DeepSeek's new AI model paves way for its next-gen architecture
What's the story
Chinese artificial intelligence (AI) developer DeepSeek has launched its latest model, the DeepSeek-V3.2-Exp. The company describes this "experimental release" as more efficient in training and better at processing long sequences of text than its predecessors. The Hangzhou-based firm announced the new model on the Hugging Face developer forum, calling it an "intermediate step toward our next-generation architecture."
Future plans
Next-gen architecture to be major milestone
DeepSeek's next-generation architecture is expected to be a major milestone for the company, following the success of its previous models, V3 and R1. The firm believes that this new architecture will be its most significant product launch since those earlier versions made waves in Silicon Valley and shocked tech investors outside China.
Innovation
New model comes with 'DeepSeek Sparse Attention'
The V3.2-Exp model comes with a feature called DeepSeek Sparse Attention.

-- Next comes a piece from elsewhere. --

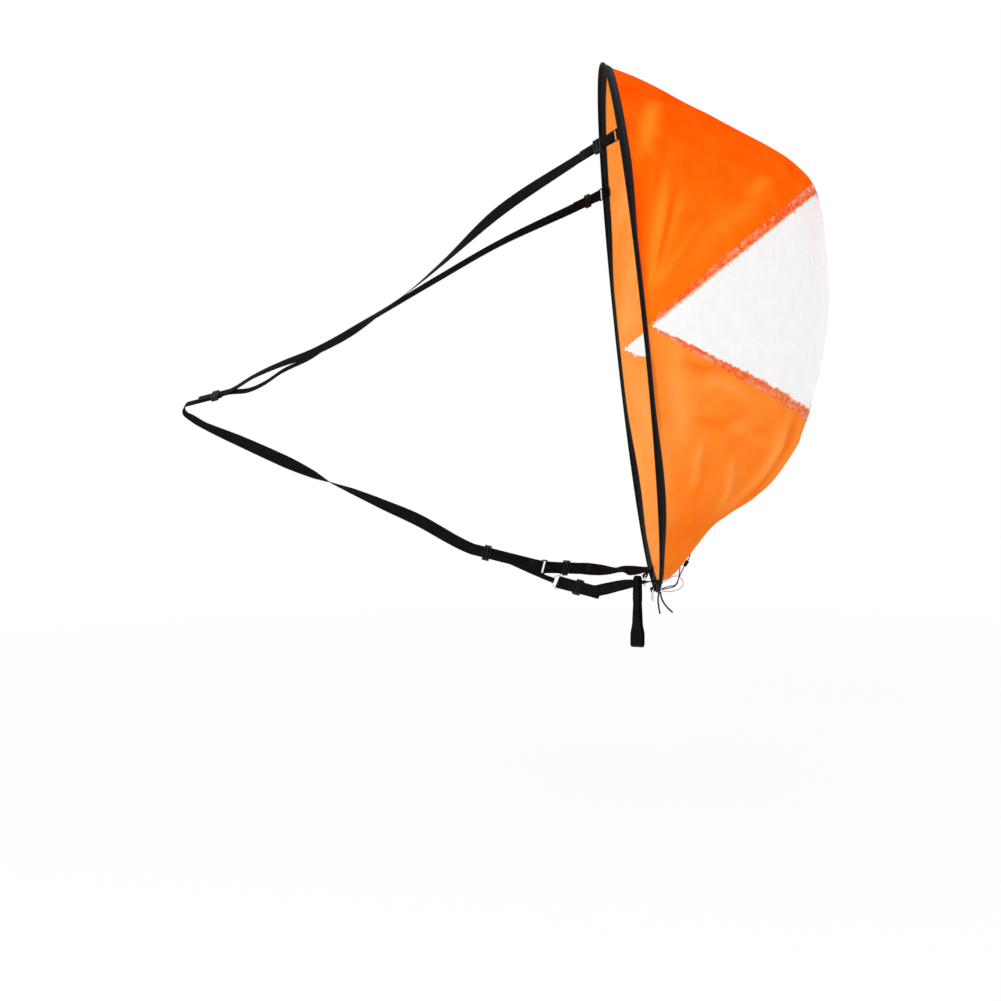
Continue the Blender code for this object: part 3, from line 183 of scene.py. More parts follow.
NEAR_LEG_TAIL = 0.098
FAR_LEG_TAIL = 0.105
LOWER_SLIDER_PLACE = 0.115
LOWER_TAIL = 0.026
LOOP_FROM_FOOT = 0.050
LOOP_TOP_RADIUS = 0.0141
LOOP_FOOT_RADIUS = 0.008
LOOP_LENGTH = 0.118

# Cords and their knot
CORD_RADIUS = 0.0011
PALE_CORD_RADIUS = 0.0011
TAIL_RADIUS = 0.0018
KNOT_RADIUS = 0.004
KNOT_TRACE = Vector((0.0240, -0.003, -0.0135))
KNOT_SIDE = -0.003
KNOT_TURN = math.radians(-67)
KNOT_DEEP = 0.62
KNOT_MEAN = 0.68
KNOT_SWING = 0.32
NEAR_HEAD = (-0.029713, 0.044646, 0.003500)
FAR_HEAD = (0.030153, 0.028400, 0.003300)

# Webbing routes: a place and the turn of the webbing's width from level, in degrees
NEAR_REIN_ROUTE = (
    (-0.2978, -0.2492, 0.7338, 78), (-0.4177, -0.1688, 0.6382, 26),
    (-0.5008, -0.1152, 0.5775, 8), (-0.604, -0.0509, 0.5152, 54),
    (-0.690, -0.010, 0.4743, 46), (-0.7613, 0.0, 0.4487, 32),
    (-0.815, 0.0, 0.4245, 24),
)
FAR_REIN_ROUTE = (
    (-0.313, 0.2646, 0.7274, -30), (-0.4613, 0.1648, 0.6303, -26),
    (-0.5223, 0.122, 0.5885, -20), (-0.5817, 0.0793, 0.5465, -8),
    (-0.6395, 0.0365, 0.5065, 10), (-0.698, 0.006, 0.4640, 24),
    (-0.7536, 0.0, 0.4365, 24), (-0.792, 0.0, 0.4110, 24),
    (-0.826, 0.0, 0.3960, 24),
)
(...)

The company claims that this innovative mechanism can reduce computing costs and improve certain aspects of model performance. As part of this new development, DeepSeek has announced that it is slashing API prices by "50%+". The company revealed this in a recent post on X.
Market impact
Next-gen model could threaten rivals
While DeepSeek's next-generation architecture may not shake up the market like its predecessors did in January, it could still pose a major threat to domestic competitors such as Alibaba's Qwen and US-based companies such as OpenAI. This is if the new model can show high capability at a fraction of what these rivals charge and spend on model training.